For email on my Treo I have been using ChatterEmail (an amazing program) which provides “Push” email using IMAP. “Push” email is email that arrives on your device within seconds of it arriving on the server. Supposedly this is possibly on the iPhone if you use Exchange or MobileMe, but if you use anything else (such as Gmail) your email will only be delivered (at best) every 15 minutes (or if you manually request it). Most people probably think every 15 minutes is “fast enough” but I really got used to having my email show up immediately -Â I got spoiled. I can only hope in the near-ish future the iPhone will support true “Push” with IMAP.
The “soft keyboard” on the iPhone is a bit trickier to use than the Treo’s physical keyboard, but the learning curve isn’t too terribly steep. After about a week with the iPhone, I am “fast enough” on the iPhone. This is aided by the fact that when writing emails and such the iPhone intelligently fixes your “fat finger” typing mistakes. If you type your messages and just ignore mistakes as you go, you will find that the iPhone seems to be able to correct most of your typing mistakes. This isn’t helpful for punching in email addresses, usernames, passwords, etc. but for extended text it works very nicely.
Just like the downloadable Xbox Live Arcade games, demos, etc. the crowning capability of the iPhone is, in my opinion, the App Store. There are now hundreds of programs (most ranging from free to reasonably priced) that can be downloaded to augment the capabilities of the iPhone. I have found some great games and utilities that really make the iPhone the most feature rich phone on the market. The Treo had lots of great apps, but the iPhone 3G has quickly come into its own. Honestly though, it probably isn’t amazing that the AppStore exists, but that it took a year for it to exist. I don’t know how the people who bought original iPhones lived for a year without the AppStore, and the short answer is many probably didn’t thanks “Jailbreaking”.
Google Maps is bundled with the iPhone and was available as a download for the Treo 650. While the mapping part of the application works roughly the same in the two devices, the iPhone’s larger screen is nice and the iPhone’s 3G makes the maps and searching really snappy, but the real win on the iPhone is the integrated GPS. Within a few seconds of starting Google Maps, the iPhone will show me exactly where I am on the map. If I do a search for Starbucks it will show me all of the locations nearby. I absolutely love Google Maps on the iPhone.

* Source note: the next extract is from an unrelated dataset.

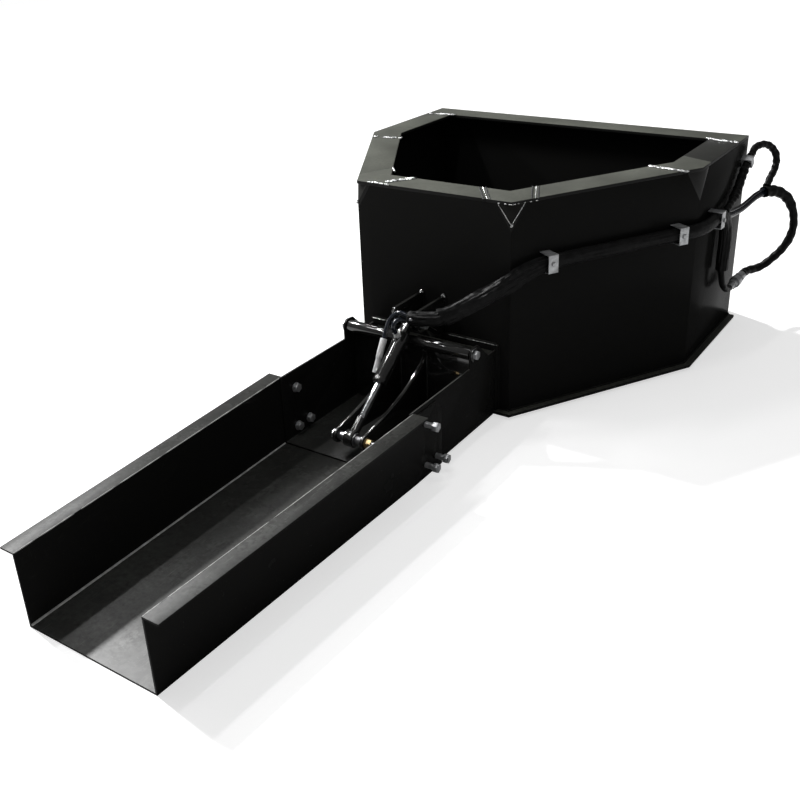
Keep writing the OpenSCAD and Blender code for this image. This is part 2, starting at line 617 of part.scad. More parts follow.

So, after my first week I really like my iPhone. The user interface is extraordinary. It is a great size. I love that it is a great iPod, a really solid phone, and a fantastic web browser. There are lots of great downloadable apps and games. The battery life isn’t amazing, but it is adequate if you don’t mind charging every day (which is fine, I use it on the iHome IH9 Alarm Clock for iPod (Black) clock every night, so that charges it up). But, I do have a few complaint (no deal breakers):
- The iPhone has no method for persistent notification. If I miss a call, text message, or email I have to physically turn the phone on and look at the screen. The Treo had a small light to notify me of missed events.
- Apple’s philosophy is “they know better”. While most users have no need to change configuration options, I am “old school” and love when apps have tons of configuration options. iPods and iPhones (and Mac’s) allow almost no customization how their software works. I’ll assimilate, I guess.
- While the Dock connector on the iPhone is the same as with my older iPods, older chargers (and sync cables?) just flat out aren’t supported. If I plug in my old (OEM) wall charger or car charger they flat out don’t work. In fact, I get a message that the iPhone doesn’t support the charger and that charging is disabled. This is really annoying. I would love to hear the rationale for this decision (other than Apple’s greed). Happily, my iHome IH9 clock works perfectly with the iPhone.
- There is no obvious way to sync my calendar with Google Calendar, although I can easily sync my contacts with Google Mail.
- Writing (non web) software for the device requires a Mac. Distribution of apps you write is only possible through Apple’s App Store. I am going to explore how to customize some of my own websites to be more iPhone friendly, but if I want to write native applications and I can’t do that until I get a Mac.